---- DATASET EXCERPT

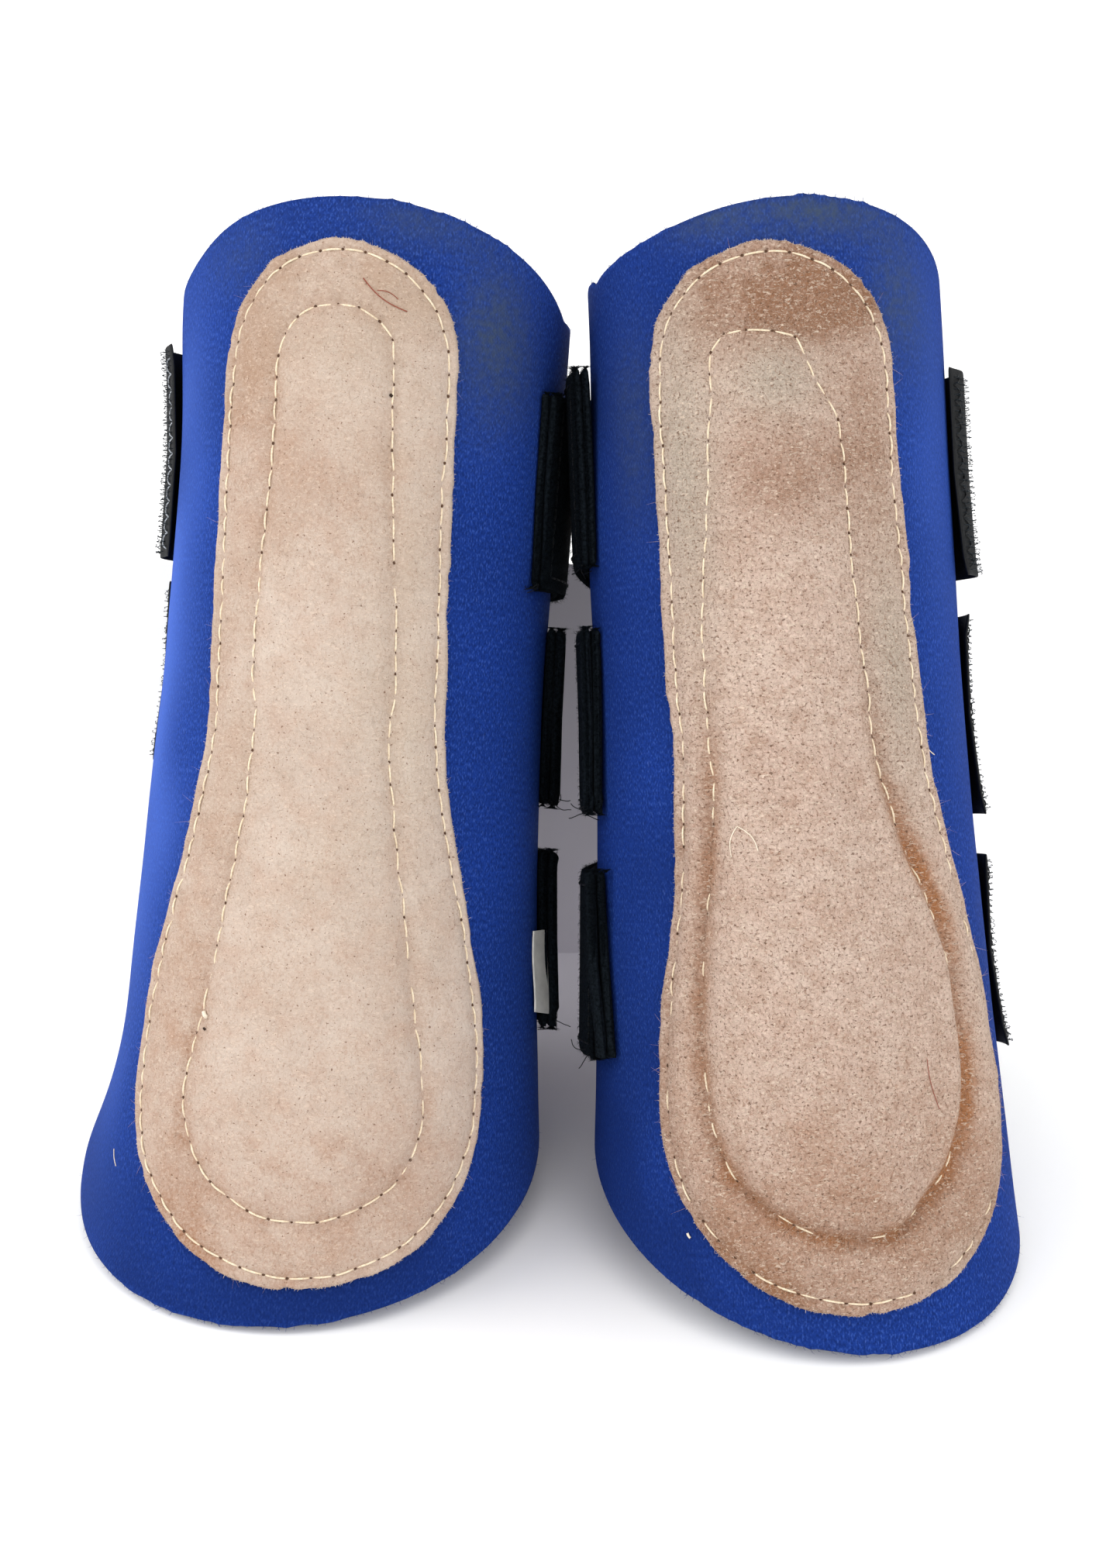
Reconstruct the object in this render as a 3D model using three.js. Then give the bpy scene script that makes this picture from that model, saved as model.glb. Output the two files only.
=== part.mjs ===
// A pair of wrap-around leg guards: foam-rubber shells, each wrapped into an open-backed tube,
// with a padded suede strike pad on the front and three hook-and-loop straps behind.
// Units are millimetres, +Z up. The pair stands on a floor at z = 0 and leans back.
import * as THREE from "three";

// ---------------------------------------------------------------- driving dimensions
const BOOT_HEIGHT = 250;          // bottom of the front lobe to the top of the dome, along the leg
const DEPTH_RATIO = 0.95;         // front-to-back over side-to-side of the tube
const SHELL_THICKNESS = 5;        // laminated foam rubber
const SHELL_EDGE = rad(158);      // where the shell's rear edges lie, from the front centre line
const DOME_DROP = 9.1;            // top edge falls by this times the square of the angle
const SHOULDER_DROP = 18;         // and stays level once it has fallen this far
const LOBE_RISE = 31.7;           // bottom edge rises by this times one minus the cosine
const HEEL_RISE = 43;             // and stays level once it has risen this far
const LINING_THICKNESS = 0.8;
const LINING_INSET = 3;           // lining stops short of the shell's edges by this
const LINING_GAP = 0.8;
const GAP = 0.3;                  // between pieces that lie on each other

const PAD_BOTTOM = 9;           // lowest and highest points of the suede pad, along the leg
const PAD_TOP = 240;
const PAD_TOP_RADIUS = 26.8;      // round top end, and the half width down to the waist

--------

**YOUR INSTRUCTIONS**
Select all lines in the listing above where the word "three" appears, and show them.

**THE REPLY**
Reconstruct the object in this render as a 3D model using three.js. Then give the bpy scene script that makes this picture from that model, saved as model.glb. Output the two files only.
// with a padded suede strike pad on the front and three hook-and-loop straps behind.
import * as THREE from "three";